« Depuis le début de l’épidémie, comme me l’a bien stipulé mon équipe soignante, je fais partie de ces personnes à hauts risques. En effet, je me bats contre un cancer métastatique depuis de nombreuses années, je suis donc restée ultra vigilante depuis le mois de novembre 2019. Les seules sorties autorisées sont mes visites de chimio à l’hôpital et mes rendez-vous avec l’oncologue.
Masques FF2 et tests PCR hebdomadaires
Malgré la grande précarité dans laquelle m’a plongée la maladie, j’ai investi dans des masques FF2. J’ai engagé des frais importants puisque j’ai également acheté des gants, des chaussons de protection. Les seules visites que je reçois sont celles de mes filles qui font mes courses – mais nous avons adopté un parcours extrêmement rigoureux : désinfection de chaque paquet qui entre chez moi et mise en quarantaine de certains produits frais plusieurs heures. Chaque semaine, nous renouvelons les tests PCR qui sont toujours négatifs.
Lundi dernier (19 octobre), je fais ce qu’on appelle une décompensation d’ascite (suite à une toxicité chimio-induite). A 5 heures du matin, je n’arrive plus à respirer. J’étouffe.
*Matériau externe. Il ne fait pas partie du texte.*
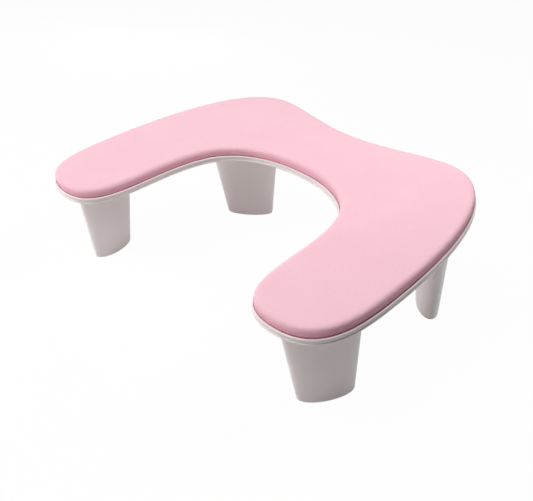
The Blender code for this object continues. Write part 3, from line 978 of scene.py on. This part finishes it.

Une amie appelle les pompiers puis le samu arrive également, on me stabilise et je suis transportée à l’hôpital où je suis traitée.
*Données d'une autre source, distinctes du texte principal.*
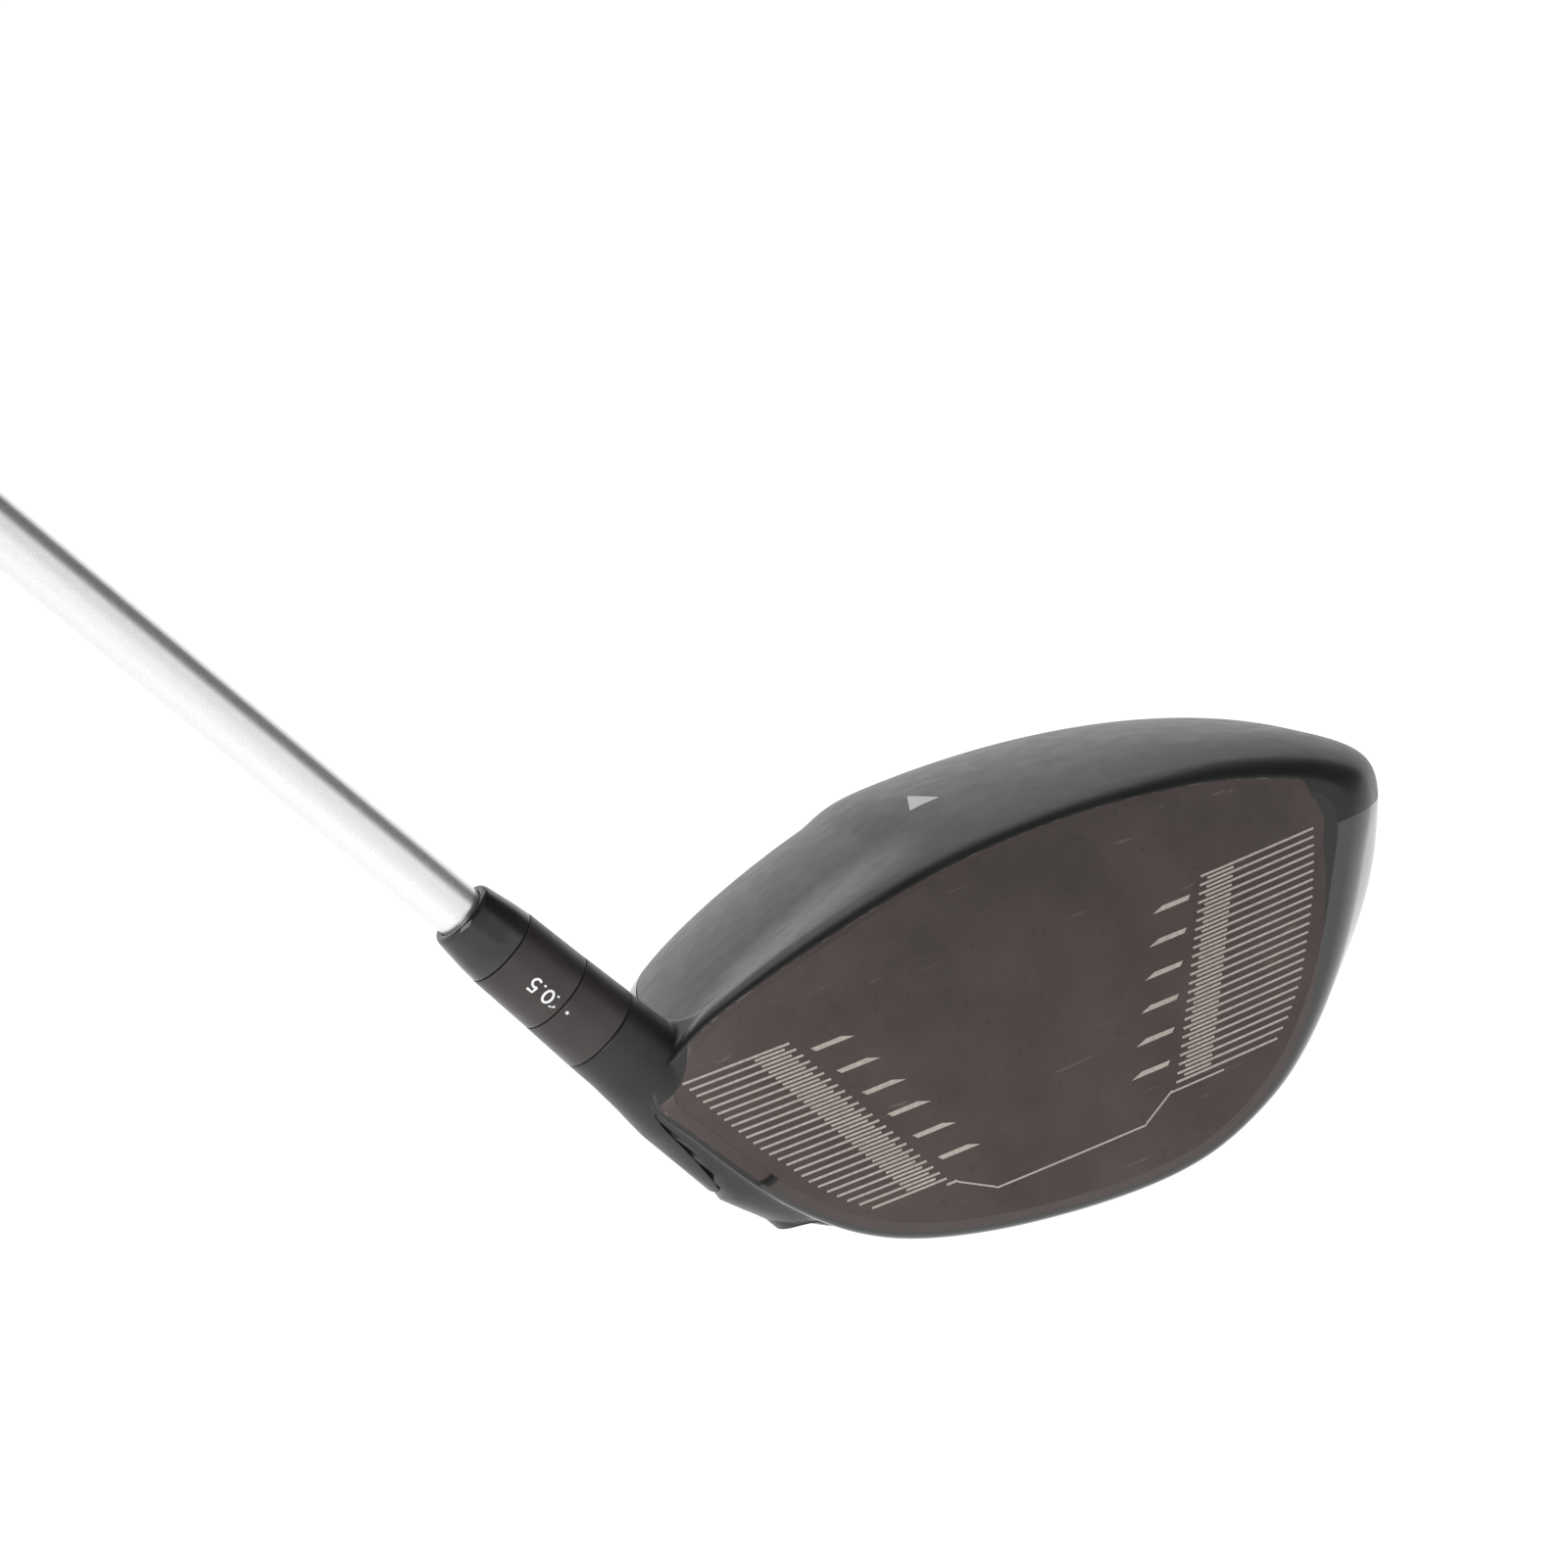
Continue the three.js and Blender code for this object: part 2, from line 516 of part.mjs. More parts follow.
function screwWasher() {
  const top = SEAT_UNDER - GAP;
  const low = top - WASHER.thickness;
  const radius = SCREW.head + WASHER.overhang;
  const bore = SCREW.shank + GAP;
  return sleeveOf([[radius, low], [radius, top]], [[bore, low], [bore, top]]);
}

function screwRetainer() {
  const low = SEAT_AT + GAP;
  const high = low + RETAINER.height;
  const bore = SCREW.shank + GAP;
  return sleeveOf([[RETAINER.radius, low], [RETAINER.radius, high]], [[bore, low], [bore, high]]);
}

// ---- turned pieces on the weight axis ----------------------------------------------------------
const WEIGHT_LOW = -WEIGHT.height - WEIGHT.clearBelow;
const SCREW_SEAT = -WEIGHT.sunk - WEIGHT_SCREW.headHeight; // shoulder inside the weight

function rearWeight() {
  const r = WEIGHT.radius - GAP;
  const counterbore = WEIGHT_SCREW.head + GAP;
  return sleeveOf([[r, WEIGHT_LOW], [r, -WEIGHT.sunk - WEIGHT.chamfer], [r - WEIGHT.chamfer, -WEIGHT.sunk]],
    [[WEIGHT_SCREW.bore, WEIGHT_LOW], [WEIGHT_SCREW.bore, SCREW_SEAT], [counterbore, SCREW_SEAT],
      [counterbore, -WEIGHT.sunk]]);
}

function weightScrew() {
  const { head, shank, hex, socketDepth } = WEIGHT_SCREW;
  const seat = SCREW_SEAT + GAP;
  const top = -WEIGHT.sunk - GAP;
  const blank = solidOf(turned([[0, WEIGHT_LOW], [shank, WEIGHT_LOW], [shank, seat], [head, seat],
    [head, top], [0, top]], SLIM_SIDES));
  return geometryOf(blank.subtract(solidOf(rod(hex, top - socketDepth, top + 1, HEX_SIDES))));
}

// ---- assembly ----------------------------------------------------------------------------------
const finish = (color, roughness, metalness) => new THREE.MeshStandardMaterial({ color, roughness, metalness });
const piece = (name, geometry, material) => {
  const mesh = new THREE.Mesh(geometry, material);
  mesh.name = name;
  return mesh;
};

const headGroup = new THREE.Group();
headGroup.add(
  piece('face_plate', facePlate(), finish(0x2e2624, 0.45, 0.7)),
  piece('front_body', geometryOf(frontBody()), finish(0x1b1a1a, 0.5, 0.3)),
  piece('crown_shell', geometryOf(crownShell()), finish(0x161616, 0.55, 0.0)),
  piece('sole_shell', geometryOf(soleShell()), finish(0x1c1b1c, 0.12, 0.4)),
  piece('seam_bond', geometryOf(seamBond()), finish(0x55524a, 0.7, 0.0)),
  piece('hosel_tube', geometryOf(hoselTube()), finish(0x8c8c8a, 0.4, 0.9)),
  piece('weight_port', geometryOf(weightPort()), finish(0x777777, 0.4, 0.9)),
);

const hoselGroup = new THREE.Group();
hoselGroup.applyMatrix4(hoselMatrix);
hoselGroup.add(
  piece('loft_ring', loftRing(), finish(0x262322, 0.4, 0.5)),
  piece('loft_sleeve', loftSleeve(), finish(0x242120, 0.4, 0.5)),
  piece('ferrule', ferrule(), finish(0x141414, 0.12, 0.0)),
  piece('shaft', shaft(), finish(0xb8b8b8, 0.3, 0.6)),
  piece('tip_plug', tipPlug(), finish(0xb09060, 0.8, 0.0)),
  piece('grip_tape', gripTape(), finish(0xd8cfa8, 0.8, 0.0)),
  piece('grip', grip(), finish(0x181818, 0.8, 0.0)),
  piece('grip_cap', gripCap(), finish(0x202020, 0.6, 0.0)),
  piece('hosel_screw', hoselScrew(), finish(0x9a9a9a, 0.3, 0.9)),
  piece('screw_washer', screwWasher(), finish(0xb5b5b5, 0.3, 0.9)),
  piece('screw_retainer', screwRetainer(), finish(0x202020, 0.8, 0.0)),
);

const weightGroup = new THREE.Group();
weightGroup.applyMatrix4(weightMatrix);
weightGroup.add(
  piece('rear_weight', rearWeight(), finish(0x8a8a8a, 0.35, 0.9)),
  piece('weight_screw', weightScrew(), finish(0x5a5a5a, 0.35, 0.9)),
);

const driver = new THREE.Group();
driver.position.set(-REST.x, -REST.y, GROUND);
driver.add(headGroup, hoselGroup, weightGroup);

export default driver;
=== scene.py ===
"""Left-handed golf driver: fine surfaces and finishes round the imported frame.

Shapes are worked out in millimetres from the face centre and stored in metres in the row frame.
"""
import math

import bmesh
import bpy
import numpy as np
from mathutils import Matrix


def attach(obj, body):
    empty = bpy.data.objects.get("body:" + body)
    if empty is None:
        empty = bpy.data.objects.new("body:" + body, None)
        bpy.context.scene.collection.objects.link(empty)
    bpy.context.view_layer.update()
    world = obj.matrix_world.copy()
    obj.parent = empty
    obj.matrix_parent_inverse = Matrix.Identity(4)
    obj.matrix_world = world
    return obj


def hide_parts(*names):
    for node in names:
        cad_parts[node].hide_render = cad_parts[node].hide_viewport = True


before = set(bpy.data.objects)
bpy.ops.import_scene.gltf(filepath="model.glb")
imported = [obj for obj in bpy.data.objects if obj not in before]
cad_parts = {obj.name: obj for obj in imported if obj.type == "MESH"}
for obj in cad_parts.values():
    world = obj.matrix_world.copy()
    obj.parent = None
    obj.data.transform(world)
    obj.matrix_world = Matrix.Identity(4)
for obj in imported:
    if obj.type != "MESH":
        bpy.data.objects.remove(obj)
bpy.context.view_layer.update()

# ---- sizes of the club, in millimetres ---------------------------------------------------------
MM = 0.001
FACE_CENTRE = np.array([-5.5, -33.5, 33.75])  # in the row frame
LOFT = math.radians(10.5)
LIE = math.radians(60)
BULGE = 310
ROLL = 291
HEAD_DEPTH = 106
WIDEST_Y = 22
TOE_REACH = 79
HEEL_REACH = 52
TOE_ROUND = 2.55
HEEL_ROUND = 3.0
EDGE_ROUND = 4
TOE_FLARE = 3.1
WALL_FLARE = 1.5
CROWN_PEAK = (31.2, 24)  # height, depth
SOLE_LOW = (-34, 38)
BELT = (8.5, 5, 2.5)
RIDGE = (10, 9)
BLEND_DEPTH = 32
GROUND = -33.75
FRONT_DEPTH = 26  # where the crown and sole shells take over from the front casting
PLATE_EDGE = 0.957  # outline of the face plate, as a share of the face outline
FACE_OUTLINE = np.array([
    (66, 12), (61, 18), (47.5, 23.5), (33, 26.7), (16, 28.5), (-2, 28.2), (-19, 25.8), (-37, 21.7),
    (-50.5, 17), (-59, 10), (-55, 2), (-45, -12), (-33, -21.5), (-17, -26.8), (4, -29.8),
    (20, -29.8), (32.5, -26.2), (42, -20.5), (51.5, -11), (60, 1)], float)

HOSEL_FOOT = np.array([-49.8, 15.5, 0.0])  # the hosel axis at the height of the face centre
HOSEL_AXIS = np.array([-math.cos(LIE), 0, math.sin(LIE)])
HOSEL_TOP = 25.2
RING_TOP = 34.6
SLEEVE_TOP = 46.2
FERRULE_TOP = 55
SLEEVE_END = -2
SEAT_AT = -8
BORE = 5.5
SHAFT_TIP = 8
TIP_LENGTH = 100
BUTT_END = 1113
GRIP_MOUTH = 843
SHAFT_TIP_RADIUS = 4.3
SHAFT_BUTT_RADIUS = 7.6
CUP_RADIUS = 9.0  # the port that holds the rear weight
WEIGHT_DEPTH = 82
FINE = 128  # sides of a small turned piece
TURNED_SHARP = 28  # angle in degrees over which an edge of a turned piece stays sharp


# ---- outer surface of the head -----------------------------------------------------------------
def ease(t):
    """Smooth step: 3t^2 - 2t^3, with t held between 0 and 1."""
    t = np.clip(t, 0, 1)
    return t * t * (3 - 2 * t)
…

« La descente aux enfers »
C’est là qu’a commencé ma descente aux enfers. Durant le transfert vers l’hôpital, certains pompiers ne mettent le masque qu’en ma présence – mais le retirent et le glissent sous le nez aussitôt qu’ils quittent ma chambre à coucher. Le médecin du SAMU qui m’ausculte porte également son masque sous le nez !
Une fois arrivée aux urgences, on me place dans un box sur un brancard. Les portes restent ouvertes. Nous sommes 6 nouveaux arrivants dans le service. Les 5 autres toussent à s’en arracher les poumons et, selon l’urgentiste, sont probablement des patients infectés par le COVID. A l’arrivée à l’hôpital, on me fait un test PCR qui reviendra négatif quelques heures après.
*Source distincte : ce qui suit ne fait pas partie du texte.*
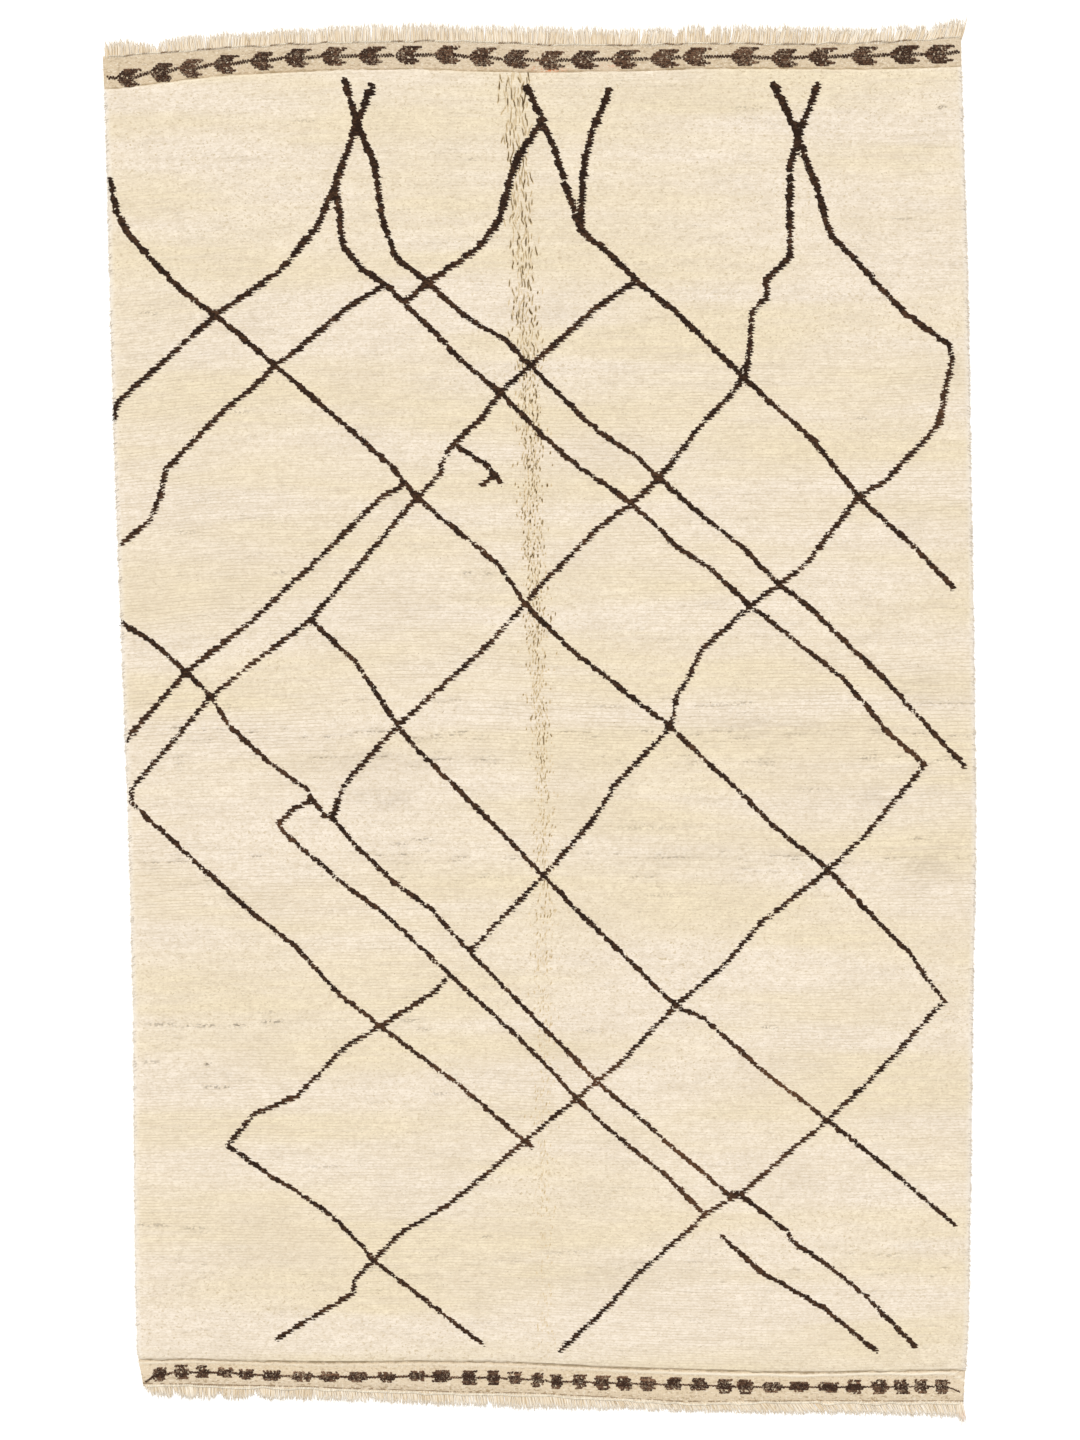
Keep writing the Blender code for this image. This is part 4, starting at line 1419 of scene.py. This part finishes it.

Contaminée par le COVID aux urgences
Après quelques soins, on me place dans une chambre seule aux urgences en attendant de pouvoir, le lendemain midi, être prise en charge par le service d’oncologie qui me suit.
Ma chambre étant sans cesse ouverte, je vois de mon lit des brancards arriver et rester des heures devant la porte. Ce sont des défilés des malades qui toussent à n’en plus pouvoir. Je m’inquiète et informe ma famille que j’ai peur d’être contaminée aux urgences. Mes proches font alors des pieds et des mains et je suis admise au service oncologie.
Mercredi soir, je commence à tousser. Par « acquis de conscience », l’oncologue me prescrit un nouveau test PCR – mais elle me précise qu’il est « de principe », puisqu’il y a 3 jours, il était négatif. Le jeudi matin, la situation s’aggrave, je suis prise de violentes quintes de toux et je demande à recevoir de l’oxygène. Je me sens très fatiguée et les quintes sont de plus en plus éreintantes.
Test positif et isolement
Vendredi matin, l’infirmière m’annonce, comme je le craignais, que je suis positive à la COVID et c’est le début du branle-bas de combat. Je suis mise à l’isolement. Tout le service oncologie se fait tester et ma famille aussi. L’ensemble de leurs tests reviendront négatifs : ma contamination n’est pas due à ma famille ni à ma présence récente en oncologie. Le médecin confirme mes inquiétudes et m’avoue que, probablement, j’ai été contaminée soit lors de mon transport ou aux urgences !
Ma situation médicale s’aggrave rapidement. Le scanner confirme une atteinte aux deux poumons. Je ne vais quand même pas mourir du coronavirus alors que je me bats si fort contre le cancer depuis 14 ans ! Je ne veux pas. Je suis anéantie et mon moral est au plus bas. De grands moments découragements m’envahissent. Je perds le gout et l’odorat et j’ai du mal à m’alimenter.
Après 10 jours, petit sursaut d’espoir : ma saturation (taux d’oxygène dans le sang) s’améliore. Les quintes de toux restent épuisantes malgré tout et la fatigue m’accompagne et risque de m’accompagner de nombreuses semaines. De ce fait tous mes traitements contre le cancer sont en suspens, comme si j’avais besoin de cette pause ! Le cancer, lui, n’attend pas ! ».
Faby est décédée quelques jours plus tard des suites du COVID.